I'd be interested to know if other common expressions for leave-taking mean roughly the same thing--a reassuring conviction to meet again.  The Arabs traditionally choose "ma'a salama" ("with peace"), but can also say "nashoofak" ("We'll see you") in some dialects.  Let me know if others fit the pattern.


2 Comments/Trackbacks




Hi Matt,

I've got a couple for you although I'm not sure how to spell one of them!
In Romanian they say 'la revedere' meaning roughly the same as in other languages - 'to see you again'.
In Norwegian, it's 'har du bra' which roughly, I think, means 'that you have (a) good (time until we meet again)'.

Laters (as in colloquial use throughout the English-speaking world),

Christian

RE: the Arabic phrase "ma'a as-salaama" - "salaama" (the "as" in front is the definite article) means 'safety' or 'security', rather than "peace".

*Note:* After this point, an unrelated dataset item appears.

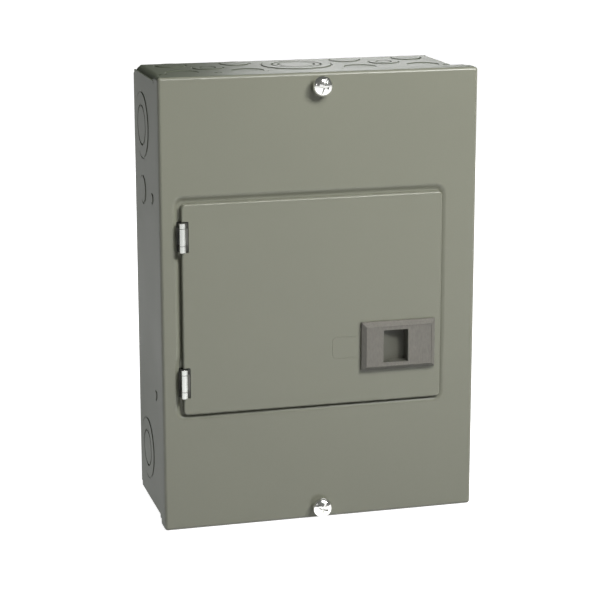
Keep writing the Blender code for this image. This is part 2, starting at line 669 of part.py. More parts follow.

And in Mexican Spanish (at least in central Mexico and who knows where else they use it), "nos vemos" is a common expression for "see you later". I suppose it's kind of like saying "we'll see each other" (although it is the present tense verb).

Oh, and I do believe "na we pita" is "see you later" in Haitian Creole. I only took a couple courses several years ago, so I can't break it down with certainty and I left off the diacritics.